------ Provided entries

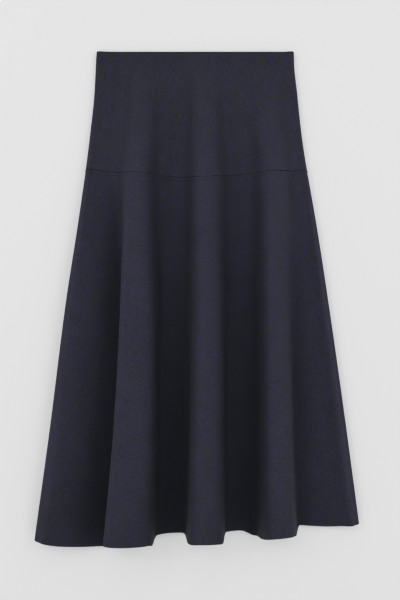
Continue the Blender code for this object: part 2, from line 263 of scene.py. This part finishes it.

------------
------ Provided entries

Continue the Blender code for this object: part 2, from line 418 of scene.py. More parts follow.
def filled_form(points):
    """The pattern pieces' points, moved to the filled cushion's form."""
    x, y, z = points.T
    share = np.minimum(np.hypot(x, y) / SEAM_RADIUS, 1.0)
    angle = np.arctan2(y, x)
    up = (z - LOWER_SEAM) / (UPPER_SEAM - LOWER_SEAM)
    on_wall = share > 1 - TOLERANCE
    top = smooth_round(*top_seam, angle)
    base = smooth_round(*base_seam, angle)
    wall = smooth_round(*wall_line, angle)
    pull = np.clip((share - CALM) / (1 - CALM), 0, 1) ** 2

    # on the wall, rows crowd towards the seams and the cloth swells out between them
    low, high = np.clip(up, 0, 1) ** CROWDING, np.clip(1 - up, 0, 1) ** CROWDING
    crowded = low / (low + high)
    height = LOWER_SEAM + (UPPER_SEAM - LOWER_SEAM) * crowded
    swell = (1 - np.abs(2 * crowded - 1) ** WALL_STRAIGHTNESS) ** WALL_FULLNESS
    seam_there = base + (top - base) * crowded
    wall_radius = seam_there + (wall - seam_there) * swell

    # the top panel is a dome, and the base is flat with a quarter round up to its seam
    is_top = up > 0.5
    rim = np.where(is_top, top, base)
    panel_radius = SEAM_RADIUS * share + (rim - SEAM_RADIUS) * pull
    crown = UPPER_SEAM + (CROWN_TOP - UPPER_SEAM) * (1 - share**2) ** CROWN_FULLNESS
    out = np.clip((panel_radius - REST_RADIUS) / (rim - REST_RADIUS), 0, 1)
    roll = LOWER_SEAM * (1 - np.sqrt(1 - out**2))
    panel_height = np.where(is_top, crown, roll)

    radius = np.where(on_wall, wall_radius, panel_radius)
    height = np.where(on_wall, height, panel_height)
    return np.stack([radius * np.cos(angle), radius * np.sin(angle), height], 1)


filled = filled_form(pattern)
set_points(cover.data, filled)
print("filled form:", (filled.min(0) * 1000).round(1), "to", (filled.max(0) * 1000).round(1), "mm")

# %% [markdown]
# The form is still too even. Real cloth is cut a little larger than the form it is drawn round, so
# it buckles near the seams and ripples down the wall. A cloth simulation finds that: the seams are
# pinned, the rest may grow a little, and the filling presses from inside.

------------
------ Provided entries

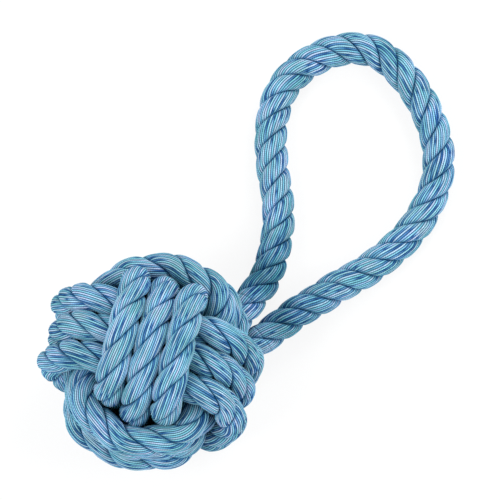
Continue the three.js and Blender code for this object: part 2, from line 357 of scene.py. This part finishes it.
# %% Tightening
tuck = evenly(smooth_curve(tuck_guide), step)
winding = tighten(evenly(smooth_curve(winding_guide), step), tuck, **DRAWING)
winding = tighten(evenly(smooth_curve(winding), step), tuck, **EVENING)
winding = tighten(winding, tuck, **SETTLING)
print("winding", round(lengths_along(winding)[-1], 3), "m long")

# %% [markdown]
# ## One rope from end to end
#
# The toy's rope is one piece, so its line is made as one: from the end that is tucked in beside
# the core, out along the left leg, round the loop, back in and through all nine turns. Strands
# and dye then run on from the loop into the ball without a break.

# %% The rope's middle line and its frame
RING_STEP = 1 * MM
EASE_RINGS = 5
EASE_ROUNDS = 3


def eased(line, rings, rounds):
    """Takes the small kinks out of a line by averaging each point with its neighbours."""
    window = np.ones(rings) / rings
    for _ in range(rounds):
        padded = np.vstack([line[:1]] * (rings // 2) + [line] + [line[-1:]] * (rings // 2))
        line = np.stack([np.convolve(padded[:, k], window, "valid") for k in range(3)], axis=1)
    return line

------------

What the exercise asks
Give again, word for word, every line of the listing above from the one with "More parts follow." to the one with "wall_radius = seam_there", both inclusive, and nothing beyond them.

Response to the exercise
Continue the Blender code for this object: part 2, from line 418 of scene.py. More parts follow.
def filled_form(points):
    """The pattern pieces' points, moved to the filled cushion's form."""
    x, y, z = points.T
    share = np.minimum(np.hypot(x, y) / SEAM_RADIUS, 1.0)
    angle = np.arctan2(y, x)
    up = (z - LOWER_SEAM) / (UPPER_SEAM - LOWER_SEAM)
    on_wall = share > 1 - TOLERANCE
    top = smooth_round(*top_seam, angle)
    base = smooth_round(*base_seam, angle)
    wall = smooth_round(*wall_line, angle)
    pull = np.clip((share - CALM) / (1 - CALM), 0, 1) ** 2

    # on the wall, rows crowd towards the seams and the cloth swells out between them
    low, high = np.clip(up, 0, 1) ** CROWDING, np.clip(1 - up, 0, 1) ** CROWDING
    crowded = low / (low + high)
    height = LOWER_SEAM + (UPPER_SEAM - LOWER_SEAM) * crowded
    swell = (1 - np.abs(2 * crowded - 1) ** WALL_STRAIGHTNESS) ** WALL_FULLNESS
    seam_there = base + (top - base) * crowded
    wall_radius = seam_there + (wall - seam_there) * swell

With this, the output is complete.